Playing with building blocks is proving a favourite activity for a group of toddlers and elderly residents who are also building cross-generational bridges with regularly fortnightly get-togethers at Butterfly Lodge in St Budeaux, Plymouth.
The sessions have been organised by Abby Wiseman, manager of Butterfly Lodge, who was inspired by stories told fondly by her residents, all living with dementia, about when their own children were young.
Up to five little ones at a time, aged from six month to five years, are welcomed into Butterfly Lodge on alternate Wednesday afternoons, and they’ve come to be known as the ‘Butterfly Babies.’
All the youngsters are the children of staff who work at the home, which is run by Camelot Care, and the same group attend every time so that they can become familiar with the environment.

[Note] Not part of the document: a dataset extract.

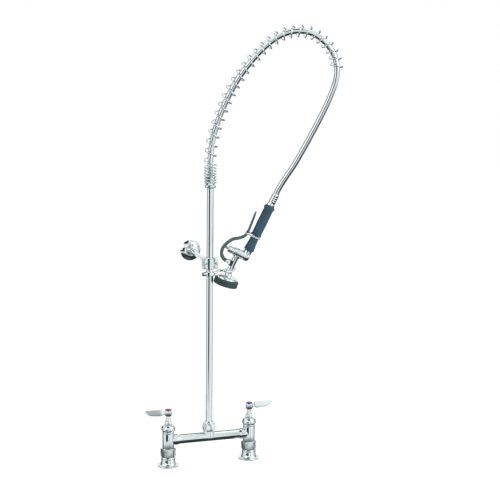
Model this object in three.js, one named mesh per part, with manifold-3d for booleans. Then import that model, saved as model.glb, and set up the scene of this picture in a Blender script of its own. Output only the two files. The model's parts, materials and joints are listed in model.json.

Abby Wiseman said: “The children’s visits bring such joy to our residents. You can see how they perk up when the little ones arrive, and they really enjoy talking to them and playing with them.
“They’re always telling me how they love to see them smiling, and how much they enjoy interacting with them and hearing them chatter.
“The toddlers love it too!”
The visits started in November 2019 and have become a firm fixture on the home’s calendar, with a ball pool, car mat, prams and dolls now available for the mutual amusement of both generations, as well as the ever-popular building blocks.
Swedish designed and purpose-built, Butterfly Lodge in Agaton Road, Plymouth, is a specialist 38-bed dementia care facility which overlooks the Tamar Estuary.
Camelot Care also has homes in Bridgwater and Wellington in Somerset.